## [Objective]
Find every line with the word "finishes" and report how many there are, without any other text.

········

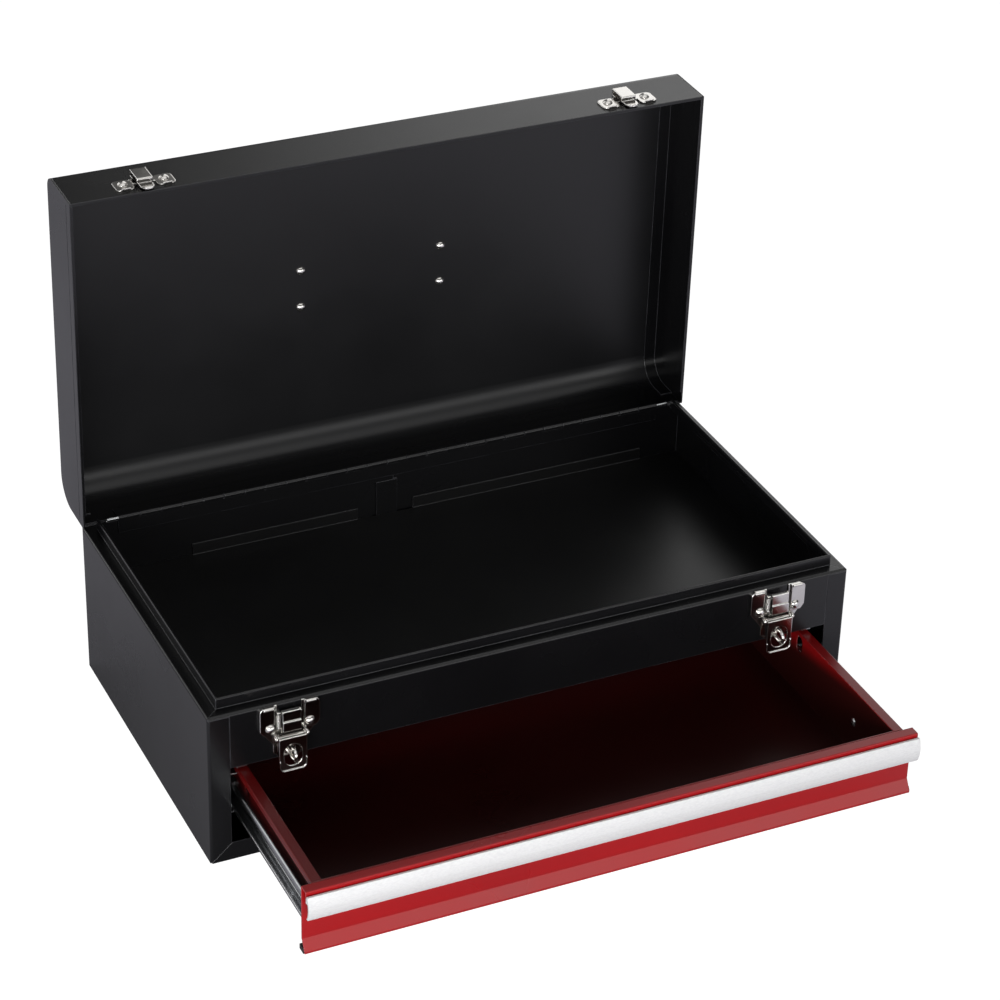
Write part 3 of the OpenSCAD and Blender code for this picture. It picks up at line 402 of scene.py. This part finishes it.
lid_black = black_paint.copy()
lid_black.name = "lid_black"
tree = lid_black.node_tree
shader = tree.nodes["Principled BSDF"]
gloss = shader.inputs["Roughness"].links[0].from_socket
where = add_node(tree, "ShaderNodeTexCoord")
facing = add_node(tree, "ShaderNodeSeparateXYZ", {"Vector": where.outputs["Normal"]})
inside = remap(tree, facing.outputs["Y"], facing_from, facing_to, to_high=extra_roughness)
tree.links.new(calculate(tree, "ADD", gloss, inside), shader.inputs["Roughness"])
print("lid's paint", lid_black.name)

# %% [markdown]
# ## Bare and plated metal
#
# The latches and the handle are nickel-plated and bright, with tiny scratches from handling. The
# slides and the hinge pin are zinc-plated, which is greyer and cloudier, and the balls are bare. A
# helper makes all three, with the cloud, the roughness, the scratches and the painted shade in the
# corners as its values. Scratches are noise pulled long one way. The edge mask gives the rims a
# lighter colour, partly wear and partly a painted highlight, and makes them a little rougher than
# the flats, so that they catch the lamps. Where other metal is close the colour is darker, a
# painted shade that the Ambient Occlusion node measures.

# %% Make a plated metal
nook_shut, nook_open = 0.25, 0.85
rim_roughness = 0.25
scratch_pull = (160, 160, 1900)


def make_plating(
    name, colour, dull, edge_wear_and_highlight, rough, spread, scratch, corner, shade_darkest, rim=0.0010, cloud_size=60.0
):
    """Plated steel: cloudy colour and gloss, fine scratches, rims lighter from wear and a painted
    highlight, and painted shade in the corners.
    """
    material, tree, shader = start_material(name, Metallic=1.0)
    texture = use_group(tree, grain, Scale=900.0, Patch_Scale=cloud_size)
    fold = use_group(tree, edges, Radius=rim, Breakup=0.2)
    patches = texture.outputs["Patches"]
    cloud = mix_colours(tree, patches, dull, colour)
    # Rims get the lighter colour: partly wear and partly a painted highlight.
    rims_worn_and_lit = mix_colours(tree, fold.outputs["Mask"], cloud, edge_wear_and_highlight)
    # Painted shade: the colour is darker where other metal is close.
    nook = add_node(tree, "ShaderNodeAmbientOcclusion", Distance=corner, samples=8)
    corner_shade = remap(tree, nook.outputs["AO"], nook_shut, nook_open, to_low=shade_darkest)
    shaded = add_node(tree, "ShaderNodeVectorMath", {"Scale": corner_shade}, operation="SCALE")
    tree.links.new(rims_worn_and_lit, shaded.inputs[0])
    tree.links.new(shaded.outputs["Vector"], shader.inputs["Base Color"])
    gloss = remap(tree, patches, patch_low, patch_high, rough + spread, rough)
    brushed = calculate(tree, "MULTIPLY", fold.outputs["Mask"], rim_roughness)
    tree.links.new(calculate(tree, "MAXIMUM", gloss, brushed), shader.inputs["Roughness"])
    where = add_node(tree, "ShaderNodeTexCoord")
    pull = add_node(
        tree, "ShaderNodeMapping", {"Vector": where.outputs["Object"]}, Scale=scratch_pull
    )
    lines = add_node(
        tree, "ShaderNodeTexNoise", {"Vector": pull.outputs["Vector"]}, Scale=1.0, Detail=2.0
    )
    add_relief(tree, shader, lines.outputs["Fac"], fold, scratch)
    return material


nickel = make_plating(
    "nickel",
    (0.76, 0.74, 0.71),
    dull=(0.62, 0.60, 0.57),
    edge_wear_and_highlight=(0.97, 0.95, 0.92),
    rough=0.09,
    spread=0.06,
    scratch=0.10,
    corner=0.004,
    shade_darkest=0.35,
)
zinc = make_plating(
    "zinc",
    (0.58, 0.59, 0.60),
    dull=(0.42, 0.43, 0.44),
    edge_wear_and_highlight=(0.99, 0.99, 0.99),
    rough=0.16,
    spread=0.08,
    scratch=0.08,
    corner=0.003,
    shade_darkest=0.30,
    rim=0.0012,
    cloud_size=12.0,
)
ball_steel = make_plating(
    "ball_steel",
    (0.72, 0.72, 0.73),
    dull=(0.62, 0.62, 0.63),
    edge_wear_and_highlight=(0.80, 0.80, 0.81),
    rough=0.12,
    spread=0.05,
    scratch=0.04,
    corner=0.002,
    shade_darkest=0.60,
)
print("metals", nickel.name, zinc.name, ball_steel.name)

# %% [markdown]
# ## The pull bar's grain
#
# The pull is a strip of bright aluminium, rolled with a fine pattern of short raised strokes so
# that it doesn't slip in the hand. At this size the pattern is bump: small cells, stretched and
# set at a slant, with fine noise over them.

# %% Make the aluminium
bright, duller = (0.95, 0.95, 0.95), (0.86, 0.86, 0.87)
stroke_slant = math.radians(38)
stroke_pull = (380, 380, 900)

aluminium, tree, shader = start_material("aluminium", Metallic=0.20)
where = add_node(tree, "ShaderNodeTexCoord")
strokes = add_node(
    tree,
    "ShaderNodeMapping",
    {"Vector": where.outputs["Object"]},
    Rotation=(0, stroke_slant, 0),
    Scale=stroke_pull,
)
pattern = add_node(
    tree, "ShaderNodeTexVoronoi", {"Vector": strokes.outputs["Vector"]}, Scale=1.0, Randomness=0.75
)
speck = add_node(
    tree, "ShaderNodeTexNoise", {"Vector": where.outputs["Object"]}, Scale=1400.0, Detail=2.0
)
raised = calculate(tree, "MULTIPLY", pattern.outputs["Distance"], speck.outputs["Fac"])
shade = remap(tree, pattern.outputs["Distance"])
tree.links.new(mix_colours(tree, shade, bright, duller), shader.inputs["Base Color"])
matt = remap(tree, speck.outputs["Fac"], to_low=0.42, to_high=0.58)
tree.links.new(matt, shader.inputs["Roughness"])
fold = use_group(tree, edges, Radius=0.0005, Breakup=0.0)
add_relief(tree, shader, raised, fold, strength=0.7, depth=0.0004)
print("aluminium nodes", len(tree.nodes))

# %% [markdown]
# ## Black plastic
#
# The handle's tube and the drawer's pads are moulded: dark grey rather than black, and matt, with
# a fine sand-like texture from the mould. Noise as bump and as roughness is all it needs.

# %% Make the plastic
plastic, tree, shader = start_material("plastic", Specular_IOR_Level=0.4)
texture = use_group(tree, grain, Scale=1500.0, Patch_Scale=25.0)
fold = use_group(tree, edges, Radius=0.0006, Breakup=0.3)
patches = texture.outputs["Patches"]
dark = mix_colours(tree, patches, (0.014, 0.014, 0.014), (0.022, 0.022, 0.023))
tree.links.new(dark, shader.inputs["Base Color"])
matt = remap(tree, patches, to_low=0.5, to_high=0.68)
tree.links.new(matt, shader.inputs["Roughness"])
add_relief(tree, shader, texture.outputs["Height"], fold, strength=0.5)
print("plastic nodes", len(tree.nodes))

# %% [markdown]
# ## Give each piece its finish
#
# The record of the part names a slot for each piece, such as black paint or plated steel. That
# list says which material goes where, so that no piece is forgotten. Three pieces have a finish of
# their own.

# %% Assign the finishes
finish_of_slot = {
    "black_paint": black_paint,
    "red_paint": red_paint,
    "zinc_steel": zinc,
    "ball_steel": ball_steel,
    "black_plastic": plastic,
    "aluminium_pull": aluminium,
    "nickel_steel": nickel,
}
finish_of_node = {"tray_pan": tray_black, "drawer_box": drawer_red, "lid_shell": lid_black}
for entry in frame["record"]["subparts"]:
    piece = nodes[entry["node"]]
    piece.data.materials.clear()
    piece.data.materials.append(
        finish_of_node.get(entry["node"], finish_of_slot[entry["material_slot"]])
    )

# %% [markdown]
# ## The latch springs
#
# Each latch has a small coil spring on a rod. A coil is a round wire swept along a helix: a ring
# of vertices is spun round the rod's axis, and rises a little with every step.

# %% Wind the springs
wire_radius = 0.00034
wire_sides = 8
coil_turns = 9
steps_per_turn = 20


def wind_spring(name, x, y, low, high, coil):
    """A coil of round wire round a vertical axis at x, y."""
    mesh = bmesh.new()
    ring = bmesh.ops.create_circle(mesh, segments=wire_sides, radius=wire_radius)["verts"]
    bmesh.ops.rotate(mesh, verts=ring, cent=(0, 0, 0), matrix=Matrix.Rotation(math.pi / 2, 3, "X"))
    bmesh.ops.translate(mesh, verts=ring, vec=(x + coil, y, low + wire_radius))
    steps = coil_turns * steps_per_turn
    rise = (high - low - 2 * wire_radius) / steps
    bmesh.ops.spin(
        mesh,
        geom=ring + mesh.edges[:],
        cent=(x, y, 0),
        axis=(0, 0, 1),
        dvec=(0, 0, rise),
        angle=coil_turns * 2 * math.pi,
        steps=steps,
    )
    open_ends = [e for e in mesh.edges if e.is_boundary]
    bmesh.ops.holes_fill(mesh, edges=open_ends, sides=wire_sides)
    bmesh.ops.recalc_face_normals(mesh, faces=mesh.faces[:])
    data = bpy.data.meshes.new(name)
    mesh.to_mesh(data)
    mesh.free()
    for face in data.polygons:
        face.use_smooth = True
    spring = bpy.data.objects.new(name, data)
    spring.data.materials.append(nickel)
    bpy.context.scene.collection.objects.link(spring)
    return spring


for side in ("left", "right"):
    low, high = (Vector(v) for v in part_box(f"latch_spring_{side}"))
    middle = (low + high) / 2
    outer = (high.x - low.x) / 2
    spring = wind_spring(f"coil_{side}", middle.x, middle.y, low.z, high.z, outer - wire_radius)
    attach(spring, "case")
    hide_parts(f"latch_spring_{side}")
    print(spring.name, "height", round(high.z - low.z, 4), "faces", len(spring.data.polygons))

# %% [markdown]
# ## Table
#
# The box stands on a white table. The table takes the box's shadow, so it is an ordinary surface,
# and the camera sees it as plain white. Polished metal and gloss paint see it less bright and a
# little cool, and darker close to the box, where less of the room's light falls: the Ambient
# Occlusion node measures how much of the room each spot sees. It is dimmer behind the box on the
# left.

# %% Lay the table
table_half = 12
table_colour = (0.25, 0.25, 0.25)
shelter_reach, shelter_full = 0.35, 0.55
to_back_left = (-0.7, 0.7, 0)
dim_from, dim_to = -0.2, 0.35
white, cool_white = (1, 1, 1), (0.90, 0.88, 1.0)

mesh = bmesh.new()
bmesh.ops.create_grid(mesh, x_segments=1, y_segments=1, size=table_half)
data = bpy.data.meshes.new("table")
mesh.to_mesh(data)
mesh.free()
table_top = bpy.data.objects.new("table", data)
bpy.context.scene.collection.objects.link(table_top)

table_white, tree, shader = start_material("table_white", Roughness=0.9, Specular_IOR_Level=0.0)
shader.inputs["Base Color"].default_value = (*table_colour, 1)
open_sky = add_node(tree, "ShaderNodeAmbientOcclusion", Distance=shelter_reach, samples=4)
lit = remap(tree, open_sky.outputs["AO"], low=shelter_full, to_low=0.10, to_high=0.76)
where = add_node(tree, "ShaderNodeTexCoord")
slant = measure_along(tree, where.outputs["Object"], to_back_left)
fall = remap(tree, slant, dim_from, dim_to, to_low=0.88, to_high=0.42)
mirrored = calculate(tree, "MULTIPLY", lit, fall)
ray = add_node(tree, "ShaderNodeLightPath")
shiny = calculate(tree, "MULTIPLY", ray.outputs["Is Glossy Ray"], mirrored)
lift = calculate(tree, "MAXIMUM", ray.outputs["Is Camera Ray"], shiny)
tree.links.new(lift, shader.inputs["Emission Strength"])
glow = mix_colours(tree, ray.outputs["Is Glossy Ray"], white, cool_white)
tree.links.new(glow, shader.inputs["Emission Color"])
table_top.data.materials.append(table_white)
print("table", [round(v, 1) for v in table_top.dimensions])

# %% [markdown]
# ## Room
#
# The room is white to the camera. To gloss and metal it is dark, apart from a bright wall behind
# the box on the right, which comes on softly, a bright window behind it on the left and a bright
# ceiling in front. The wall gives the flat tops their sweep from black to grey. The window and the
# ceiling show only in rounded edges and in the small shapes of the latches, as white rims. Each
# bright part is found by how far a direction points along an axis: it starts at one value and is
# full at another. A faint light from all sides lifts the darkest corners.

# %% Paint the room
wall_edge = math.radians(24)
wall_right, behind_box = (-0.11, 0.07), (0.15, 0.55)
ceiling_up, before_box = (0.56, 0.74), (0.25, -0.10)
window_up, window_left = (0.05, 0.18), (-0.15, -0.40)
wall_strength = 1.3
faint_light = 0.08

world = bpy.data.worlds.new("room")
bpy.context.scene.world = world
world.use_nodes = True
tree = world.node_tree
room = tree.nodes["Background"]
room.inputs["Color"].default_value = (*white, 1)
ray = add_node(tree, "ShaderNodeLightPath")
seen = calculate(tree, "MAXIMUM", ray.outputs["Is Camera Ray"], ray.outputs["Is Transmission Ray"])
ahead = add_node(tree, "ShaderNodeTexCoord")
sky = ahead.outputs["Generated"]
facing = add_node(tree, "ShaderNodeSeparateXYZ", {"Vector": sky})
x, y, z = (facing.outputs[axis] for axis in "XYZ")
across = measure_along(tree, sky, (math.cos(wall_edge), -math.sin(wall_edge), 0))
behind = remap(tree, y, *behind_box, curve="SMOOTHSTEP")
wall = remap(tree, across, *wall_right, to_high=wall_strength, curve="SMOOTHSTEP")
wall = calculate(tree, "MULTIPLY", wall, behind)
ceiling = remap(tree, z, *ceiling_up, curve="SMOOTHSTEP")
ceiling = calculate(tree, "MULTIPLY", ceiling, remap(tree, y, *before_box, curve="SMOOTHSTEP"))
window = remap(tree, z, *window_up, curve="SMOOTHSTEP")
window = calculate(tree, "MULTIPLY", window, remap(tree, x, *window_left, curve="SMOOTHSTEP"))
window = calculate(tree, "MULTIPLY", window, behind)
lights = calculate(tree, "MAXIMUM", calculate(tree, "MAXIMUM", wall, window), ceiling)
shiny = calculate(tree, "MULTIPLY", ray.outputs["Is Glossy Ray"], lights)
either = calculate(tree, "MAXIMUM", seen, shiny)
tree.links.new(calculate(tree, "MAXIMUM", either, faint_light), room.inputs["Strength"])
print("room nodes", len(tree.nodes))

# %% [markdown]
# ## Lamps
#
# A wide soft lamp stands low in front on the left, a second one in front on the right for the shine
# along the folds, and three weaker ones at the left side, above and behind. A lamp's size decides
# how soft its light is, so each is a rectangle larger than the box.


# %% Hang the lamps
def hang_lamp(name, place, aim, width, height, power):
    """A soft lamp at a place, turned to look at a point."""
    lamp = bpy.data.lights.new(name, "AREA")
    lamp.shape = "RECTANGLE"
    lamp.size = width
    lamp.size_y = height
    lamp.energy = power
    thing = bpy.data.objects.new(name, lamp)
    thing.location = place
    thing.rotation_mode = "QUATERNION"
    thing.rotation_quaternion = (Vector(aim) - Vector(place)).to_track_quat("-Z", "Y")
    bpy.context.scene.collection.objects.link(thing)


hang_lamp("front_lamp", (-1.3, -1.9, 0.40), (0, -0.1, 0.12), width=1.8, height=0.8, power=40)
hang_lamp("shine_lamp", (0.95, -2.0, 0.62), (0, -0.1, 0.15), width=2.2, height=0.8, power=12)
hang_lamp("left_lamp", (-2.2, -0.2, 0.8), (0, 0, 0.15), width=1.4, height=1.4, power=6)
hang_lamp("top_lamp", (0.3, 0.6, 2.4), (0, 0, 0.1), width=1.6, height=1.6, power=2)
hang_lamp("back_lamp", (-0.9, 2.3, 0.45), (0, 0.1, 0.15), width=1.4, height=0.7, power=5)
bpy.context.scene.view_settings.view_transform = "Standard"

········

## [Response]
2